Northwest NEWS

January 17, 2000

Local News

Woodinville woman joins landmark lawsuit

   Lifelong Woodinville resident and UW student Cima Amiri has joined a national class action discrimination lawsuit against the Law School Admissions Council (LSAC), the organization that administers the Law School Admissions Test (LSAT).

   The suit aims to more clearly define which physical and mental disabilities merit exceptional allowances of time and physical accommodations during standardized tests. Filed on Monday, Jan. 17, the suit claims the LSAC violated the Americans With Disabilities Act by failing to issue LSAT admission tickets that granted exceptions to the three plaintiffs, all Seattle area students.

   "The LSAC is breaking the law," said attorney David Ferleger of Philadelphia. "LSAC acts like a kingdom unto itself, making itself judge and jury about applicants' disabilities. By ignoring medical reports from students' own doctors, the Council is shutting out some of America's great (potential) lawyers of the future. People with disabilities have a right to fair testing. LSAC's policies are unfair to hundreds of applicants."
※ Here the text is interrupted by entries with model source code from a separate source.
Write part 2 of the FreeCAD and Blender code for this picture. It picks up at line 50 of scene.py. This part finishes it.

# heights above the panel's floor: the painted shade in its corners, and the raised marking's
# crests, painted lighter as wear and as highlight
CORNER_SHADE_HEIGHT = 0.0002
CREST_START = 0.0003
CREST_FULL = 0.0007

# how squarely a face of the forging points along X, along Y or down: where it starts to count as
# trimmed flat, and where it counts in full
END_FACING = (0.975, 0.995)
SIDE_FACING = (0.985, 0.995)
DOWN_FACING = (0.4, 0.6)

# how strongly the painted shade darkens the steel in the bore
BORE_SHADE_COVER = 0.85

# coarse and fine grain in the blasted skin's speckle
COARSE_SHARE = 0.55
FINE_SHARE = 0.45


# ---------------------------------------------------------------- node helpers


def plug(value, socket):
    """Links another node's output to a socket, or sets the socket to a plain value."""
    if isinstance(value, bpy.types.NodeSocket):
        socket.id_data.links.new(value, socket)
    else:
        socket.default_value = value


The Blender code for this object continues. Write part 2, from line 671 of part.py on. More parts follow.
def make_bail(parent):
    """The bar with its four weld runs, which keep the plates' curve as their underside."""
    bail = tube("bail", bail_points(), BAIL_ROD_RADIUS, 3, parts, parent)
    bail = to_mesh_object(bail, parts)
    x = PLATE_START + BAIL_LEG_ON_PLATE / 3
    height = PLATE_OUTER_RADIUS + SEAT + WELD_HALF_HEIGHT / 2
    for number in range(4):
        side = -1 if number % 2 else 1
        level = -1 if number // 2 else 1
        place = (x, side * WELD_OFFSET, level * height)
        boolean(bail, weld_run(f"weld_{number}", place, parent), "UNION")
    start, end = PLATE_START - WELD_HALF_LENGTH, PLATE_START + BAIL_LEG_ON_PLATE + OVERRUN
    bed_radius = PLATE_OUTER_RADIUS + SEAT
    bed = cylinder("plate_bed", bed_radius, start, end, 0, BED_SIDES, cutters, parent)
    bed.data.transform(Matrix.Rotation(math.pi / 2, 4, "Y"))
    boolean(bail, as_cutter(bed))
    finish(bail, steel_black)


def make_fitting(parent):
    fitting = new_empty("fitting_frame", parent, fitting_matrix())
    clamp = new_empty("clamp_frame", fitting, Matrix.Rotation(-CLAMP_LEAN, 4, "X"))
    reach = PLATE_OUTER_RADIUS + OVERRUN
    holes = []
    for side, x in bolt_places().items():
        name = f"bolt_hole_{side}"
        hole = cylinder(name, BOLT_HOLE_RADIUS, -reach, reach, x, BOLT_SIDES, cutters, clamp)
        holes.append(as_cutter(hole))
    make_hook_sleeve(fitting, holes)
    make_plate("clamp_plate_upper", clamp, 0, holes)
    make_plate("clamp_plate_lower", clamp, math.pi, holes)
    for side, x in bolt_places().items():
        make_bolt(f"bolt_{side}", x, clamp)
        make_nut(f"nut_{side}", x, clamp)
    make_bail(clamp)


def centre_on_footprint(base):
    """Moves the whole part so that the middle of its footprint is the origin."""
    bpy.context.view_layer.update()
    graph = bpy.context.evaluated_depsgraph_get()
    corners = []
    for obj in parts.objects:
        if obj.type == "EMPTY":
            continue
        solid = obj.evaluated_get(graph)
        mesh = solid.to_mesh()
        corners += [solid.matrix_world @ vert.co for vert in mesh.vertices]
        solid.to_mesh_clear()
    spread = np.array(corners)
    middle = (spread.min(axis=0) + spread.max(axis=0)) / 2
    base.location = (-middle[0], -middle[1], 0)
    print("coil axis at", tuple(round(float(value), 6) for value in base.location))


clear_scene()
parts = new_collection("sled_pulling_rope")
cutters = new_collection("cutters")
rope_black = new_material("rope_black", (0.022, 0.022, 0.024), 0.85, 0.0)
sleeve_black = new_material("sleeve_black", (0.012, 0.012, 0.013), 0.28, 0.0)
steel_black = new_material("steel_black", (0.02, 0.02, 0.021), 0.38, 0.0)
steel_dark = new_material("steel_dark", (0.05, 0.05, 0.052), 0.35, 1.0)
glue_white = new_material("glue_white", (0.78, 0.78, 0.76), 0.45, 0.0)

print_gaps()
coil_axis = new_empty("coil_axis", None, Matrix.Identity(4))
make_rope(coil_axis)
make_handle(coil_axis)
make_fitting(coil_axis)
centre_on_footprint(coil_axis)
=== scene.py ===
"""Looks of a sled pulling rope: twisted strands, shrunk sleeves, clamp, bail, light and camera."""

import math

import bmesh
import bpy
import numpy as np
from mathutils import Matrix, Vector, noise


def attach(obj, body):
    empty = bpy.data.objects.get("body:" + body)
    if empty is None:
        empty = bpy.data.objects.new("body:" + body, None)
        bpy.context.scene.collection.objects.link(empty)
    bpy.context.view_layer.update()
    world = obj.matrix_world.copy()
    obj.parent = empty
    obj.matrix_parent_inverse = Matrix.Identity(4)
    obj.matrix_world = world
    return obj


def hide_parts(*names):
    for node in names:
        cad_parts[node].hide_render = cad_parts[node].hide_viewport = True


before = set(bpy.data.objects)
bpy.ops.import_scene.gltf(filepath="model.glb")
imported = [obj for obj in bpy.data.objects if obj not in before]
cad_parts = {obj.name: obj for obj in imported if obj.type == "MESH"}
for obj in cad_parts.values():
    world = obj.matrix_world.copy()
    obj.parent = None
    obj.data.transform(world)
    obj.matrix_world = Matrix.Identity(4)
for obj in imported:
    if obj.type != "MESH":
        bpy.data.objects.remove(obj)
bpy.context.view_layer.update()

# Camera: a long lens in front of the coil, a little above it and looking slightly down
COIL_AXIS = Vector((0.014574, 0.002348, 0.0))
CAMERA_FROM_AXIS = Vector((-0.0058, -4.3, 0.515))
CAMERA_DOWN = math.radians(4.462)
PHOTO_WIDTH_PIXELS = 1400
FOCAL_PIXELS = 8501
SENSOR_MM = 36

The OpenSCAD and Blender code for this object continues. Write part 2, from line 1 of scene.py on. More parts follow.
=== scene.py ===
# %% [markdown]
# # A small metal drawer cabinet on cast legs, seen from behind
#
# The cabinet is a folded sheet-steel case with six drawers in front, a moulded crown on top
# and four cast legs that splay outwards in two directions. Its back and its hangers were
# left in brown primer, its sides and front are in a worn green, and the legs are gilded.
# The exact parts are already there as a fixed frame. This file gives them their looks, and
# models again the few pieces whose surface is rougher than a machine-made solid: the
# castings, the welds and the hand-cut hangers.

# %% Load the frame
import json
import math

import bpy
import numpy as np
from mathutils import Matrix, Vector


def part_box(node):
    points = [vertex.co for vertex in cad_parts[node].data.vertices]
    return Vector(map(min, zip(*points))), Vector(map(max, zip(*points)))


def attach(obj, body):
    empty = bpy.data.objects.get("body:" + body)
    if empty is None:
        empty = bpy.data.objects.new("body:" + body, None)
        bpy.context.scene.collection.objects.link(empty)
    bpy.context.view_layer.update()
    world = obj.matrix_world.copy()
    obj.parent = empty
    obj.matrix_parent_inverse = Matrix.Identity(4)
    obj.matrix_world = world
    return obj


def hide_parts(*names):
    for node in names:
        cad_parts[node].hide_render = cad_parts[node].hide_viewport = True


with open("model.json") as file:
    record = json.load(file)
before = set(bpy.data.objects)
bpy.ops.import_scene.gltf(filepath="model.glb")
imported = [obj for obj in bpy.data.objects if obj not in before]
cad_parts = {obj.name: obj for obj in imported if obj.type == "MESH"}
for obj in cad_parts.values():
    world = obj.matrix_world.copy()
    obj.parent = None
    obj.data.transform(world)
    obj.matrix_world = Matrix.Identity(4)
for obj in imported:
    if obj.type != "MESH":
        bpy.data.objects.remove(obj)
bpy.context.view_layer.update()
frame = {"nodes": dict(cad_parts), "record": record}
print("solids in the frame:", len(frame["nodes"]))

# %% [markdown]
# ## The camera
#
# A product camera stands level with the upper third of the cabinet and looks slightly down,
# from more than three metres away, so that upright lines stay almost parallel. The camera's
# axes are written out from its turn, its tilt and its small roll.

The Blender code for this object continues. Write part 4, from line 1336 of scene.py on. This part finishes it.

   Ferleger has worked in the class action, civil rights, and disability fields since 1972. He has argued five times before the U.S. Supreme Court, taught law at New York University and University of Pennsylvania law schools, and has been a national writer and consultant in the field. Apple Computer co-founder Steve Wozniak is contributing financial support to the suit.

   Amiri will graduate this spring from the UW and holds a 3.9 GPA, despite not having claimed any exceptional accommodations for her medical problems. She has been treated for back pain and spasms since age three, from congenital anomalies including fusions of her vertebrae.

   Her co-defendants are: Lise Nicole Dorfsman, a UW graduate with documented learning disabilities and mental health challenges; and Pearl De La Cruz, who will graduate from Seattle University this spring, and suffers from learning disabilities, mental health challenges, and a serious sleep disorder. Each plaintiff included medical documentation supporting their requests for accommodations, said Ferleger.

   "People don't seem as able to empathize with 'invisible handicaps,'" said Amiri.